Problem Description：

Many years ago , in Teddy’s hometown there was a man who was called “Bone Collector”. This man like to collect varies of bones , such as dog’s , cow’s , also he went to the grave …
The bone collector had a big bag with a volume of V ,and along his trip of collecting there are a lot of bones , obviously , different bone has different value and different volume, now given the each bone’s value along his trip , can you calculate out the maximum of the total value the bone collector can get ?

Input：

The first line contain a integer T , the number of cases.
Followed by T cases , each case three lines , the first line contain two integer N , V, (N <= 1000 , V <= 1000 )representing the number of bones and the volume of his bag. And the second line contain N integers representing the value of each bone.

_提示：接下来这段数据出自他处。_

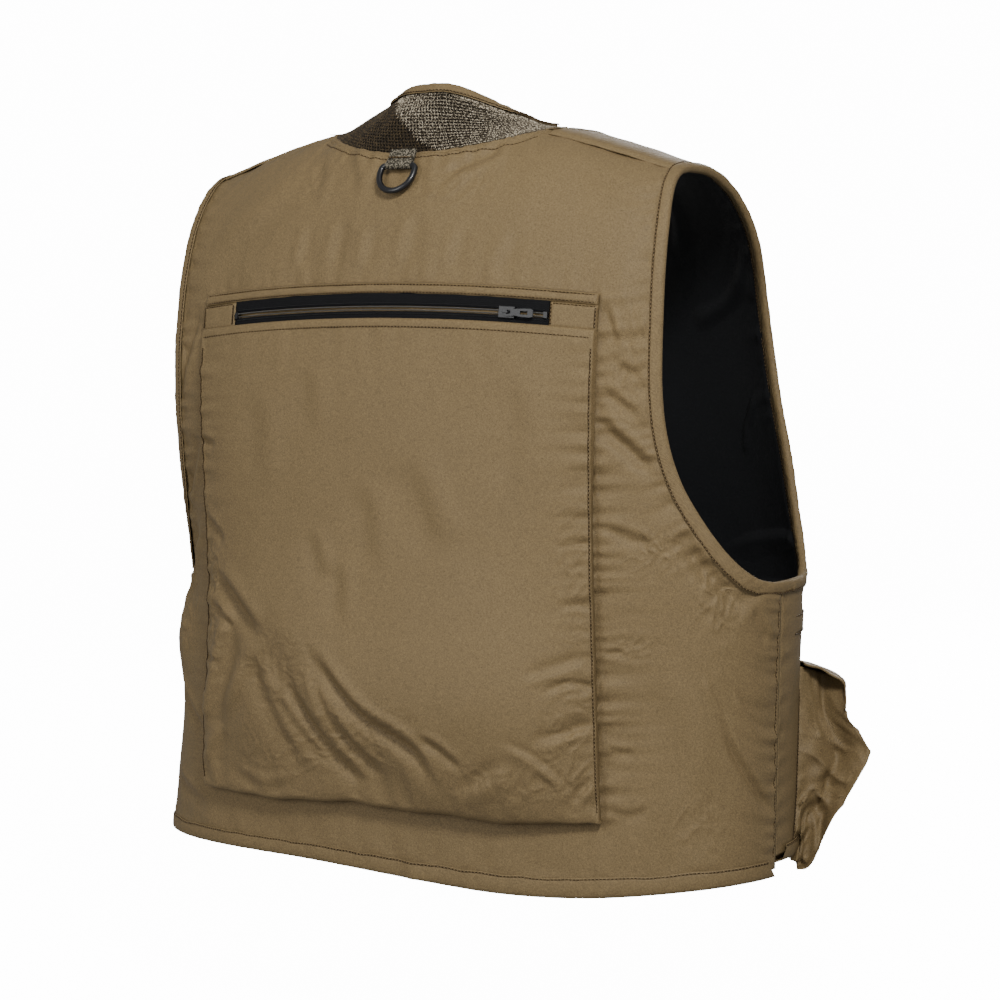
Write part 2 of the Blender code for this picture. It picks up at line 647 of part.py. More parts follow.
def front_pocket(kind, s, side, spec):
    """An open-topped bellows bag, its flap, and the hook and loop patches between them."""
    r0, r1 = spec["r"]
    hs, oh = (np.array(v) for v in zip(*spec["bag"]))
    mouth, depth_ = hs[-1], oh[-1]
    r1s = r1 + spec["slant"] * np.clip(1 - hs / mouth, 0, 1)
    inner = np.linspace(0.025, 0.975, 9)
    t = np.concatenate([[0], inner, [1]])
    r = r0 + (r1s - r0)[:, None] * t[None]
    o = oh[:, None] + 0 * r
    o[:, [0, -1]] = 0.0012
    h = hs[:, None] + 0 * r
    front = Vector((0, -1, 0))
    sheet(f"{kind}_pocket_{side}", "tan", skin(share_x(s, r, h), h, False, o + CLOTH), -CLOTH, front)

    fr = np.linspace(r0 - 0.008, r1 + 0.008, 11)
    hinge, end = spec["hinge"], spec["flap"]
    lid = depth_ + CLOTH + 0.0034
    fh = np.array([hinge, hinge - 0.002, mouth + 0.006, mouth - 0.002, (mouth + end) / 2, end])
    fo = np.array([0.0012, 0.0030, lid, lid, lid, lid])
    r, h = np.broadcast_arrays(fr[None], fh[:, None])
    grid = skin(share_x(s, r, h), h, False, fo[:, None] + 0 * r)
    pivot = Vector(grid[0, 5])
    flap = sheet(f"{kind}_flap_{side}", "tan", grid, 0.0014, front)
    move_origin(flap, pivot)

    mid, half = (r0 + r1) / 2, (r1 - r0) * 0.17
    pr = np.linspace(mid - half, mid + half, 7)[None]
    ph = np.array([end + 0.006, end + 0.022])[:, None]
    for piece, base in (("loop", depth_ + CLOTH + 0.0006), ("hook", depth_ + CLOTH + 0.0020)):
        x = share_x(s, pr + 0 * ph, ph + 0 * pr)
        ob = slab(f"{kind}_{piece}_{side}", "velcro", x, ph + 0 * pr, False, base, base + 0.0009)
        if piece == "hook":
            move_origin(ob, pivot)


def move_origin(ob, point):
    ob.data.transform(Matrix.Translation(-point))
    ob.matrix_world = Matrix.Translation(point)


def box(name, finish, frame, size, bevel):
    bm = bmesh.new()
    bmesh.ops.create_cube(bm, size=1)
    bmesh.ops.scale(bm, vec=size, verts=bm.verts)
    mesh = bpy.data.meshes.new(name)
    bm.to_mesh(mesh)
    bm.free()
    ob = add(name, finish, mesh, frame)
    mod = ob.modifiers.new("edge", "BEVEL")
    mod.width = bevel
    mod.segments = 2
    return ob


def small_pieces():
    """Fly patch on the wearer's right chest and the tab that bridges each side seam."""
    x, h = -0.118, 0.455
    e = 0.006
    up = Vector(skin(x, h + e, False) - skin(x, h - e, False)).normalized()
    acr = Vector(skin(x + e, h, False) - skin(x - e, h, False)).normalized()
    up = (up - acr * up.dot(acr)).normalized()
    out = acr.cross(up)
    p = Vector(skin(x, h, False)) + out * 0.0085
    box("fly_patch", "fleece", axes(p, acr, up, out), (0.056, 0.034, 0.007), 0.0015)
    for s, side in ((1, "left"), (-1, "right")):
        r = np.linspace(0.945, 0.9985, 6)[None]
        h = np.array([0.172, 0.188])[:, None]
        slab("side_tab_" + side, "tan", share_x(s, r + 0 * h, h + 0 * r), h + 0 * r, False, 0.0008, 0.0024)


def main():
    start()
    shells()
    hems()
    armhole_bindings()
    facings()
    collar()
    d_rings()
    back_zip()
    back_pocket()
    front_zip()
    for s, side in ((1, "left"), (-1, "right")):
        front_pocket("chest", s, side, CHEST)
        front_pocket("lower", s, side, LOWER)
    small_pieces()


main()
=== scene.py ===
"""Looks of the fishing vest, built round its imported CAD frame.

Metres, in the CAD frame: +X is the wearer's left, +Y is out of the wearer's back, +Z is up.
Heights h are counted up from the hem. Each cloth piece is a dense grid over the same body
surface as the CAD, moved out by folds, seam puckers and noise.
"""
import math

import bpy
import numpy as np
from mathutils import Matrix, Vector


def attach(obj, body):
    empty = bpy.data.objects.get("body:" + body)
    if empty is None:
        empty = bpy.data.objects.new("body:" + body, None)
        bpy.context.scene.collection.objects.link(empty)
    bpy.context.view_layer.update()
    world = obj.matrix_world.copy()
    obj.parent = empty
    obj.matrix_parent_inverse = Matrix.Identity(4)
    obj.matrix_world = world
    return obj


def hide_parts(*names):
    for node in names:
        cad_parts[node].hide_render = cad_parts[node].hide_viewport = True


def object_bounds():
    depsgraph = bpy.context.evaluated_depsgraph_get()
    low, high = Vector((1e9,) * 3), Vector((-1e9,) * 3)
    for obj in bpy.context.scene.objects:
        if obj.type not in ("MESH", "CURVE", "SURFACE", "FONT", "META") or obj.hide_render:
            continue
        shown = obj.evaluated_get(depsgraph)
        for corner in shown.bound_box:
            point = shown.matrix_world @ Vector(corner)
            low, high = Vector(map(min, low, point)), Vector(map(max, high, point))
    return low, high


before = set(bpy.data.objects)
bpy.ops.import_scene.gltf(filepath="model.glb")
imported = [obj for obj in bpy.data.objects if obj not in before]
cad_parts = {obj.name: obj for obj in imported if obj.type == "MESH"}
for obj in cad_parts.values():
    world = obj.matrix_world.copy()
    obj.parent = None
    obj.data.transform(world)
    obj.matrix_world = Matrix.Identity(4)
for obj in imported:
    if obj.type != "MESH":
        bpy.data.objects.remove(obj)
cad_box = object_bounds()
SIDES = ((1, "left"), (-1, "right"))

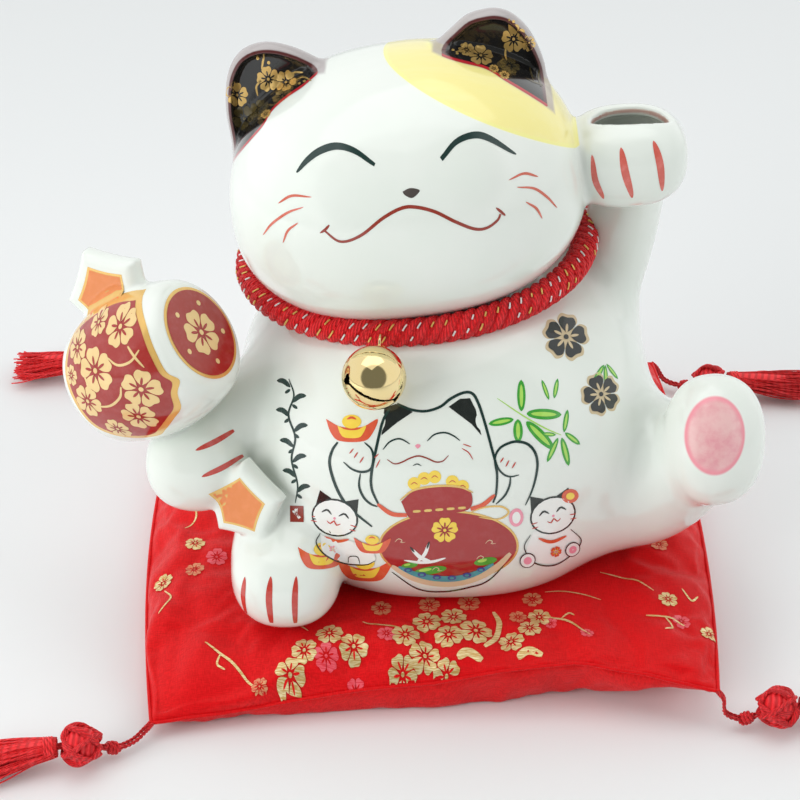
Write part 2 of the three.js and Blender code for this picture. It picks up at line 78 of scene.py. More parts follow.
# The same members as in the CAD model: centre, half sizes, squareness, turn and cheeks.
SEAT_Z = 24
BODY = dict(at=(4, -8, 70), radii=(80, 78, 68), power=2.35)
HEAD = dict(at=(-11, -5, 168.8), radii=(64.5, 54, 46), power=2.3, turn=(0, -9, 0), cheeks=0.07)
RAISED_PAW = dict(at=(68, -6, 178), radii=(22, 19, 17), power=2.5, turn=(0, -4, 0))
MALLET_PAW = dict(at=(-88, -55, 77), radii=(18.5, 17, 18), power=2.2)
STANDING_FOOT = dict(at=(-55, -74, 42), radii=(20.5, 23, 19), power=2.3)
STRETCHED_FOOT = dict(at=(101, -58, 89.5), radii=(18.3, 16.5, 24), power=2.3, turn=(-24, 0, 24))
RAISED_ARM = [(60, 8, 108, 17), (68, 8, 134, 14.5), (72.5, 5, 158, 12), (71, -2, 176, 12)]
MALLET_ARM = [(-58, -28, 92, 16), (-74, -40, 86, 15.5), (-87, -51, 79, 15)]
STANDING_LEG = [(-48, -36, 66, 21), (-53, -50, 56, 21), (-56, -66, 46, 18)]
STRETCHED_LEG = [(52, -28, 60, 33), (76, -36, 59, 29), (94, -50, 76, 20)]
TAIL = [(2, 62, 38, 8), (14, 76, 44, 8), (27, 76, 56, 7.5), (31, 70, 68, 6.5)]
# Each ear's edge in x and z, and the foot of its dark inside in x and upward in the picture.
EARS = {
    "left": dict(
        edge=[
            (-73.5, 166), (-75.5, 180), (-76.5, 192), (-75, 204),
            (-70, 212.5), (-61, 216), (-50, 213.8), (-38, 207.5),
        ],
        foot=[
            (-74, 139), (-71.5, 140.5), (-66, 145), (-61, 150),
            (-58, 155.5), (-53, 160), (-47, 164), (-42, 169),
        ],
    ),
    "right": dict(
        edge=[
            (-3, 213.5), (3.5, 220.3), (9.5, 226), (15.5, 228.3), (21, 228.8), (26.5, 227),
            (32, 222), (36, 215.5), (39.3, 207), (40.6, 197), (41, 190),
        ],
        foot=[(-3, 177), (3, 173.2), (9, 171), (17, 168.8), (24, 164), (33, 158.8), (38, 156), (44, 152)],
    ),
}
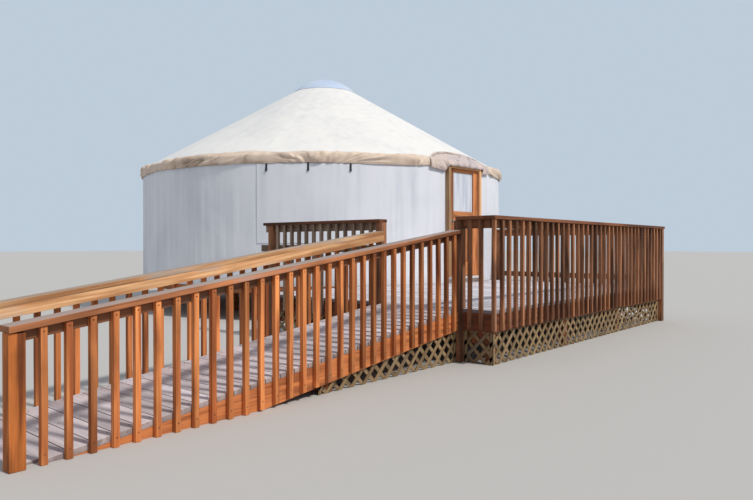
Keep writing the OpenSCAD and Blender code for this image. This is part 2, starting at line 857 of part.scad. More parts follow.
module ramp_skirts() color(skirt_wood) {
    drop = board_t + fit + joist_d;
    x0 = ramp_run - ramp_skirt_run;
    x1 = ramp_run - picket_w;
    rise = deck_h / ramp_run;
    start = max(x0, (drop + skirt_least) / rise);
    run_from(ramp_foot, ramp_near, 0) skirt(start, x1, start * rise - drop, x1 * rise - drop);
    run_from(deck_left, ramp_far, 180)
        skirt(picket_w, ramp_run - start, x1 * rise - drop, start * rise - drop);
}

platform_floor();
platform_hoop();
platform_joists();
platform_supports();
wall_left();
wall_back();
wall_right();
wall_over_door();
lattice_left();
lattice_back();
lattice_right();
tension_cable();
rafters();
centre_ring();
roof_cover();
eave_valance();
rain_diverter();
skylight_dome();
window_flap();
flap_straps();
door_frame();
door_sill();
door_leaf();
door_glass();
door_knobs();
hinge_pins();
hinge_knuckles();
deck_floor();
deck_rim();
deck_joists();
deck_supports();
ramp_floor();
ramp_stringers();
guard_posts();
ramp_rails();
near_ramp_pickets();
far_ramp_pickets();
deck_rails();
front_pickets();
right_pickets();
left_rails();
left_pickets();
front_skirt();
side_skirts();
ramp_skirts();
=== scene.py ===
"""Finish of a round fabric yurt with its entrance deck, access ramp, guards and skirt."""

import logging
import math
import random
from collections.abc import Callable, Iterator, Mapping, Sequence
from contextlib import contextmanager
from dataclasses import dataclass, field
from enum import Enum

import bmesh
import bpy
import numpy as np
from mathutils import Matrix, Vector, noise


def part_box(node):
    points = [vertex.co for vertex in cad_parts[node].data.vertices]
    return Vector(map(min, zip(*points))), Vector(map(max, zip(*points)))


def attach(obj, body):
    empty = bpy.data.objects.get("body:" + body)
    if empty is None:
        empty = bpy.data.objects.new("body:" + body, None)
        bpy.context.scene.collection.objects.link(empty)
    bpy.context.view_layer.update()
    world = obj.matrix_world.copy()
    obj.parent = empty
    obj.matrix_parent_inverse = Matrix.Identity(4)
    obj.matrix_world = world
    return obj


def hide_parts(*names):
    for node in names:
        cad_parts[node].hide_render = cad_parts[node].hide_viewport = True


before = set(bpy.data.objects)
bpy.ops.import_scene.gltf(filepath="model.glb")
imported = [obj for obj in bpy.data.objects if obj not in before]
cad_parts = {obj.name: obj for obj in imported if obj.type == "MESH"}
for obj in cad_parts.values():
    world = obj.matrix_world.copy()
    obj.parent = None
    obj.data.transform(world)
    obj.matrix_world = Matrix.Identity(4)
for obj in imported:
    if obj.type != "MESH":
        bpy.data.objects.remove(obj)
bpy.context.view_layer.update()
log = logging.getLogger("yurt")

Tone = tuple[int, int, int]
Color = tuple[float, float, float]
Point = tuple[float, float, float]
Span = tuple[float, float]
Piece = bpy.types.Object

HAIR = 0.0005  # Clearance that keeps two faces from touching.


def srgb(tone: Tone) -> Color:
    """A colour as displayed, from 0 to 255, in the shader's linear values."""
    shares = (part / 255 for part in tone)
    return tuple(c / 12.92 if c < 0.04045 else ((c + 0.055) / 1.055) ** 2.4 for c in shares)


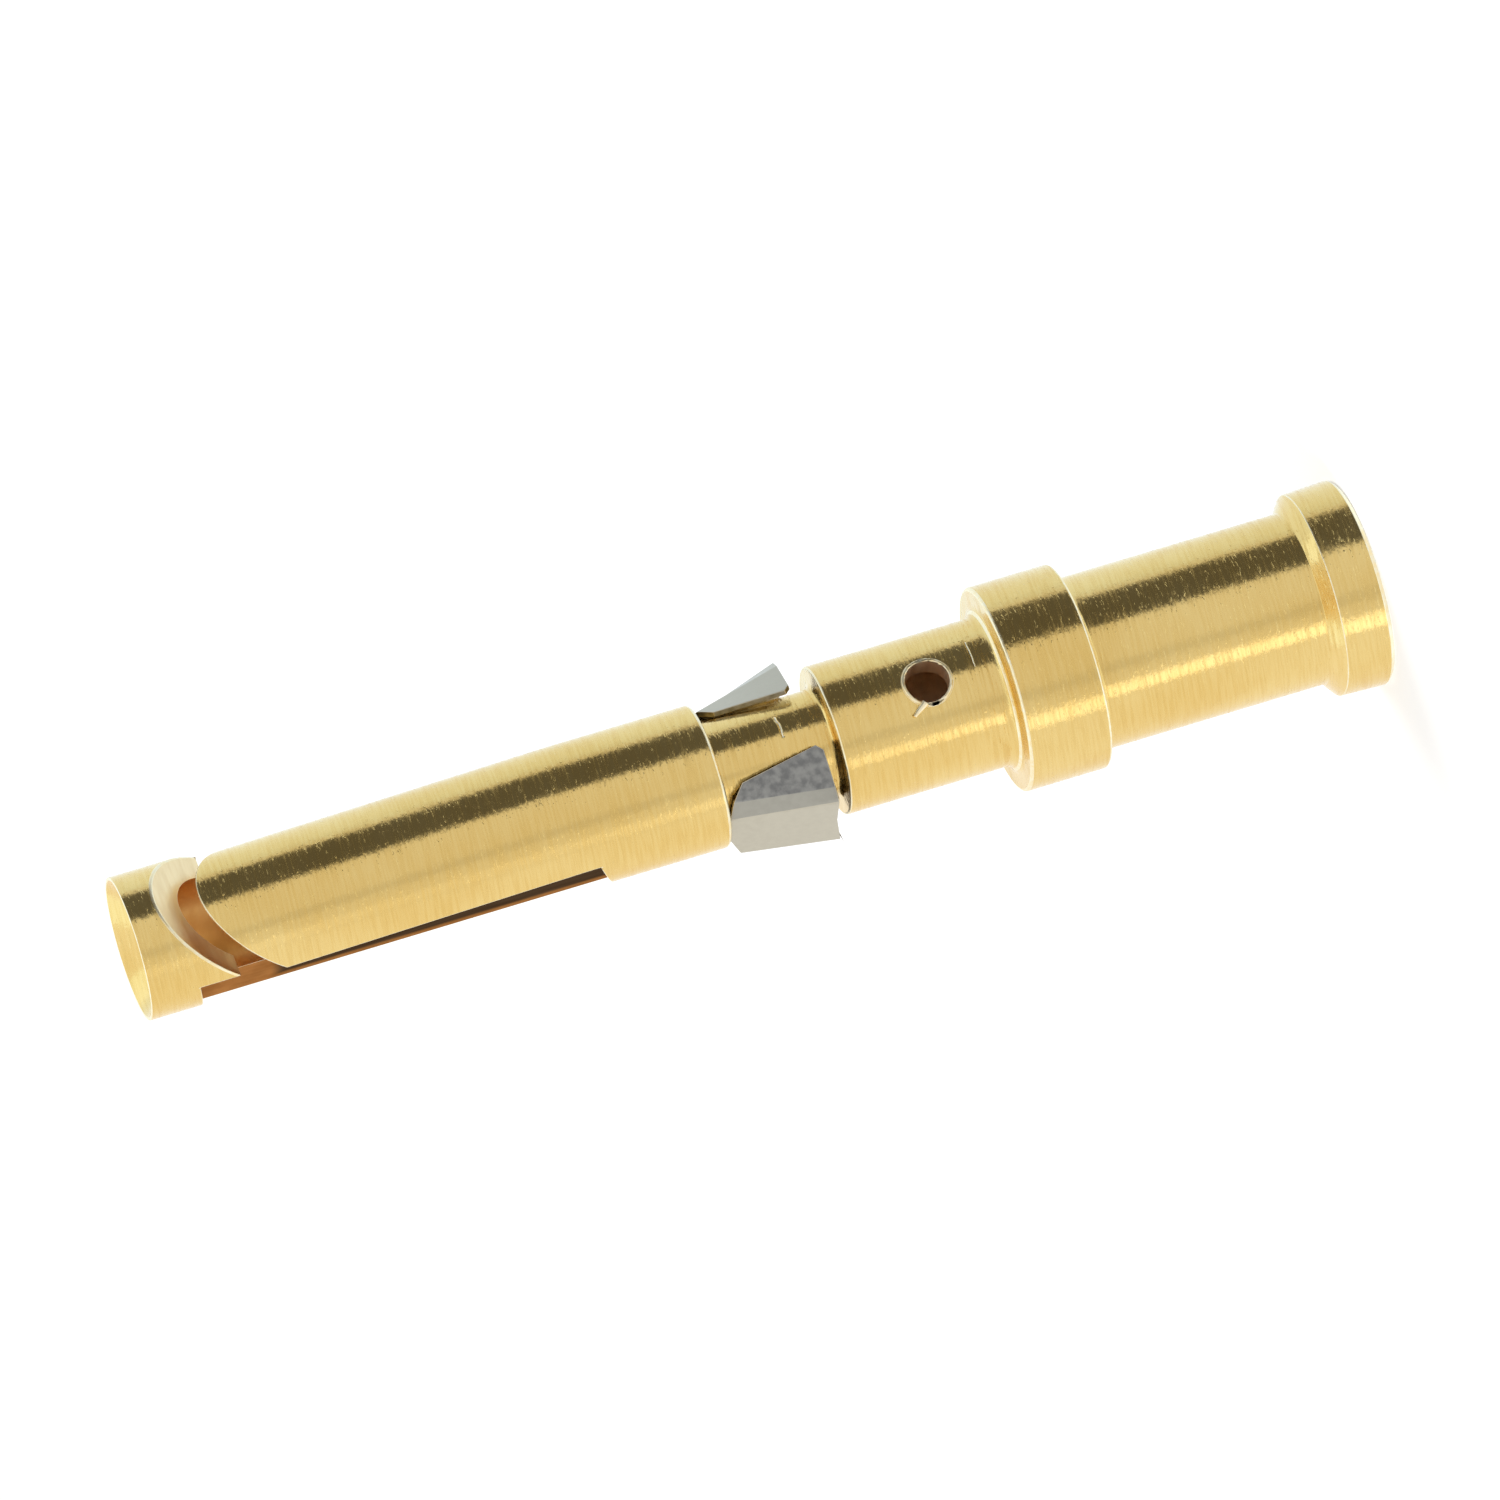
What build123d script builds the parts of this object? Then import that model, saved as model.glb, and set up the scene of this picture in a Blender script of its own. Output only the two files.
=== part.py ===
from build123d import *
import os
from math import cos, radians, sin, tan

# Crimp socket contact, standing on its wire end.
# The axis is Z, the origin is the centre of the wire-end face, and the socket mouth is at the top.
# The spring arm, the inspection hole and the open side of the clip face -Y. Millimetres.

os.makedirs("parts", exist_ok=True)

# Lengths along the axis, from the wire end up
flange_length = 0.85
flange_cone_length = 0.2
barrel_length = 4.05
collar_length = 1.47
rear_body_length = 3.06
neck_length = 2.08
tube_length = 10.29

# Outside diameters
flange_rear_diameter = 3.62
flange_front_diameter = 3.56
barrel_diameter = 3.02
collar_diameter = 3.6
rear_body_diameter = 2.6
neck_diameter = 1.85
tube_diameter = 2.5

# Edge breaks and corner radii
flange_chamfer = 0.07
collar_edge_radius = 0.06
rear_body_edge_radius = 0.04
tube_edge_radius = 0.08
corner_radius = 0.1
collar_root_radius = 0.2

# Socket bore and its countersunk mouth
pin_diameter = 1.6
pin_clearance = 0.05
socket_bore_depth = 9.3
mouth_land = 0.05
mouth_half_angle = 45
drill_half_angle = 59

# Crimp bore and inspection hole
wire_bore_diameter = 1.75
wire_bore_depth = 8.4
wire_bore_chamfer = 0.12
inspection_hole_diameter = 0.76
inspection_hole_z = 7.88
inspection_hole_turn = 8.5

# Side cuts that free the spring arm and leave the web on the +Y side
web_width = 1.54
side_cut_level = 0.19
side_cut_front = 0.87
side_cut_rear = 7.95
side_cut_front_lean = 4
side_cut_rear_lean = 17

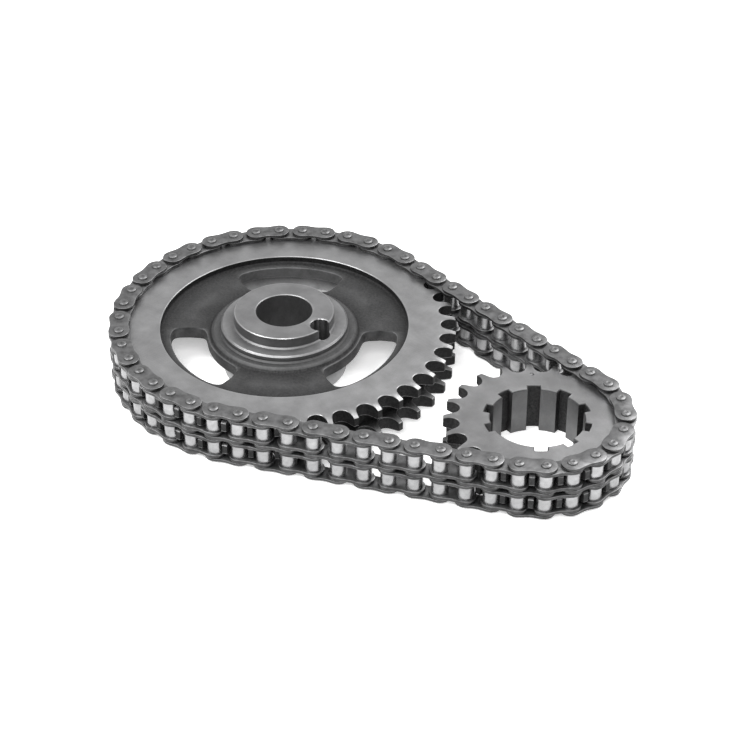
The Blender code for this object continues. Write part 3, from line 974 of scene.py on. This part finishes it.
    def build(self) -> list[bpy.types.Object]:
        """Build every link.

        Returns:
            The pieces made.
        """
        made = []
        bodies = {node: body for body, nodes in self.loop.frame["record"]["behaviour"]["bodies"].items()
                  for node in nodes}
        for index in range(len(self.loop.pins)):
            outer = index % 2 == 0
            opened = self.loop.stretch_of(index) == (Stretch.BACK, 0)
            pieces = self.outer_pieces() if outer else self.inner_pieces(opened)
            if index in (self.detailed, self.detailed + 1):
                made += [self.dress(f"bench_{node}", shell, index, bodies[node], [node])
                         for node, shell in pieces.items()]
                continue
            label = f"{'outer' if outer else 'inner'}_link_{index + 1:02d}"
            nodes = self.nodes_of(index)
            for kind in ("plate", "pin") if outer else ("plate", "bushing", "roller"):
                group = joined([shell for piece, shell in pieces.items() if kind in piece])
                made.append(self.dress(f"{label}_{kind}s", group, index, bodies[nodes[0]], nodes))
        return made


# ------------------------------------------------------------------ sprockets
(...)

The third line contain N integers representing the volume of each bone. 

Output： 

One integer per line representing the maximum of the total value (this number will be less than 231). 

Sample Input： 

1

5 10

1 2 3 4 5

5 4 3 2 1 

Sample Output：

 14

解题思路： 

这是个典型的01背包问题，状态转移方程模板如下：
 

for(int i=1;i<=n;i++)
{
    for(int j=V;j>=v[i];j--)
    {
	dp[j]=max(dp[j],dp[j-v[i]]+d[i]);
    }
}

程序代码：

#include<iostream>
#include<cstdio>
#include<cstring>
#include<algorithm>
using namespace std;
const int MAX=1001;
int dp[MAX],d[MAX],v[MAX];
int t,n,V;
int main()
{
	scanf("%d",&t);
	while(t--)
	{
		memset(dp,0,sizeof(dp));
		scanf("%d %d",&n,&V);//n代表骨头的总数，V代表袋子的容积 
		for(int i=1;i<=n;i++)
			scanf("%d",&d[i]);//每个骨头的价值 
		for(int j=1;j<=n;j++)
			scanf("%d",&v[j]);//每个骨头的容积 
		for(int i=1;i<=n;i++)
		{
			for(int j=V;j>=v[i];j--)
			{
				dp[j]=max(dp[j],dp[j-v[i]]+d[i]); 
			}//容积减去相应的骨头的容积，同时加上这个骨头的价值 
		}
		printf("%d\n",dp[V]);
	}
	return 0;
}